L’historien s’amuse de l’amnésie journalistique à l’oeuvre, selon lui, dans des articles où l’on s’extasie devant la modestie d’un chef de l’Etat voyageant en Thalys et dont la Citroën officielle respecte le code de la route. “Tous les présidents arrivent en disant qu’avec eux l’Elysée ne sera pas fermé, qu’il n’y aura pas une tour d’ivoire”, souligne-t-il en expliquant que “le protocole, tel que nous le connaissons encore dans ses grandes lignes, a été mis en place en 1804, sous Napoléon”. La dernière modification date de 1995. Qu’avait décidé Jacques Chirac ? “Que les cortèges devaient s’arrêter aux feux rouges et que les escortes d’honneur devaient être allégées”, sourit Nicolas Mariot. On connaît la suite… Les voitures roulant à vive allure, parfois sur la bande d’arrêt d’urgence des autoroutes, gyrophares en action.
“En disant qu’il voulait faire simple, François Hollande a en quelque sorte répondu par avance à ses détracteurs en assumant le côté un peu artificiel de l’exercice”, insiste Nicolas Mariot.

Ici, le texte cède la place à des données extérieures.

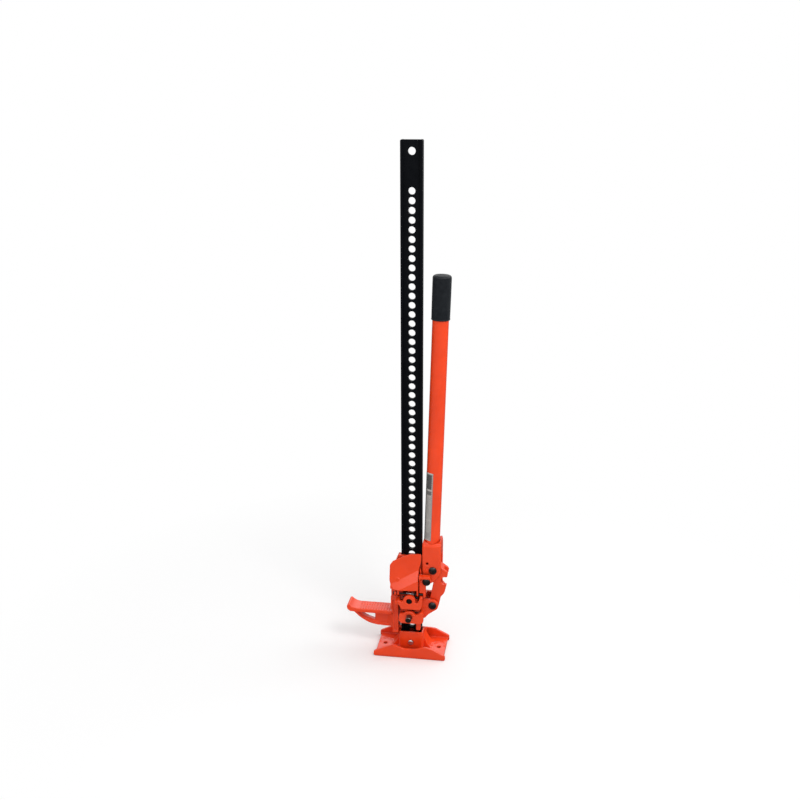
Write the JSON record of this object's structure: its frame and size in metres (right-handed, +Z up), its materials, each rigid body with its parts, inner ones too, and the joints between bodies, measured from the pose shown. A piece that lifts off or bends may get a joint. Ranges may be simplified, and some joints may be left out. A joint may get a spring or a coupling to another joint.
{
  "type": "high-lift rack jack",
  "caption": "Upright perforated rack bar on a foot, with two pin-climbing runners, a lifting nose, a reversing latch and a long pumping handle on a pitman link.",
  "frame": {"origin": "on the ground, under the centre line of the upright rack bar", "axes": "+Z up along the rack bar, +X towards the pumping handle, -X towards the lifting nose, rack holes run along Y and -Y is the front with the climbing pins"},
  "size_m": [0.2491, 0.1175, 1.227],
  "materials": {
    "painted_casting": "gloss",
    "painted_tube": "gloss",
    "black_bar": "satin",
    "black_hardware": "satin",
    "pin_steel": "satin",
    "bright_steel": "polished",
    "grip_rubber": "matte",
    "label_film": "satin"
  },
  "bodies": {
    "base": {"rack_bar": "black_bar", "base_plate": "painted_casting", "base_pin": "bright_steel", "base_pin_cotter": "bright_steel"},
    "small_runner_group": {"small_runner": "painted_casting", "pitman_lower_bolt": "black_hardware", "pitman_lower_nut": "black_hardware", "lower_pin_spring": "bright_steel"},
    "large_runner_group": {"large_runner": "painted_casting", "socket_pivot_bolt": "black_hardware", "socket_pivot_nut": "black_hardware", "latch_pin": "black_hardware", "latch_spring": "bright_steel", "upper_pin_spring": "bright_steel"},
    "handle_group": {"handle_socket": "painted_casting", "handle_tube": "painted_tube", "handle_grip": "grip_rubber", "handle_label": "label_film", "socket_pitman_bolt": "black_hardware", "socket_pitman_nut": "black_hardware"},
    "pitman_link": {"pitman": "painted_casting"},
    "upper_pin_group": {"upper_climbing_pin": "pin_steel", "upper_cross_pin": "black_hardware"},
    "lower_pin_group": {"lower_climbing_pin": "pin_steel", "lower_cross_pin": "black_hardware"},
    "latch_group": {"reversing_latch": "painted_casting"}
  },
  "joints": [
    {"name": "runner_lift", "type": "slide", "parent": "base", "child": "small_runner_group", "axis": [0, 0, 1], "range_m": [0, 0.84]},
    {"name": "large_runner_pump", "type": "slide", "parent": "small_runner_group", "child": "large_runner_group", "axis": [0, 0, 1], "range_m": [0, 0.04201]},
    {"name": "handle_pump", "type": "hinge", "parent": "large_runner_group", "child": "handle_group", "pos_m": [0.0399, 0, 0.2017], "axis": [0, 1, 0], "range_deg": [0, 98.48]},
    {"name": "pitman_swing", "type": "hinge", "parent": "small_runner_group", "child": "pitman_link", "pos_m": [0.0535, 0, 0.134], "axis": [0, 1, 0], "range_deg": [0, 5.69]},
    {"name": "upper_pin_slide", "type": "slide", "parent": "large_runner_group", "child": "upper_pin_group", "axis": [0, 1, 0], "range_m": [0, 0.0095]},
    {"name": "lower_pin_slide", "type": "slide", "parent": "small_runner_group", "child": "lower_pin_group", "axis": [0, 1, 0], "range_m": [0, 0.0095]},
    {"name": "latch_flip", "type": "hinge", "parent": "large_runner_group", "child": "latch_group", "pos_m": [0, -0.0345, 0.1663], "axis": [1, 0, 0], "range_deg": [0, 30]}
  ],
  "couplings": [
    {"joint": "large_runner_pump", "follows": "handle_pump", "m_per_rad": 0.024435},
    {"joint": "pitman_swing", "follows": "handle_pump", "ratio": 0.057737}
  ]
}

Désormais entouré d’une cohorte composée de son aide de camp, de ses collaborateurs et de ses officiers de sécurité, le chef de l’Etat se laisse aussi parfois aller au confort induit par la fonction. Dès son premier week-end de liberté, François Hollande a pris ses quartiers à la Lanterne, la résidence versaillaise habituellement dévolue au Premier ministre, que Nicolas Sarkozy avait réquisitionnée en 2007. “S’il voulait, il pourrait supprimer facilement les week-ends à la Lanterne, personne ne l’y voit”, note Nicolas Mariot. Pour l’instant, l’Elysée précise que François Hollande et Jean-Marc Ayrault se partageront le tennis et la piscine. Une colocation presque “normale”.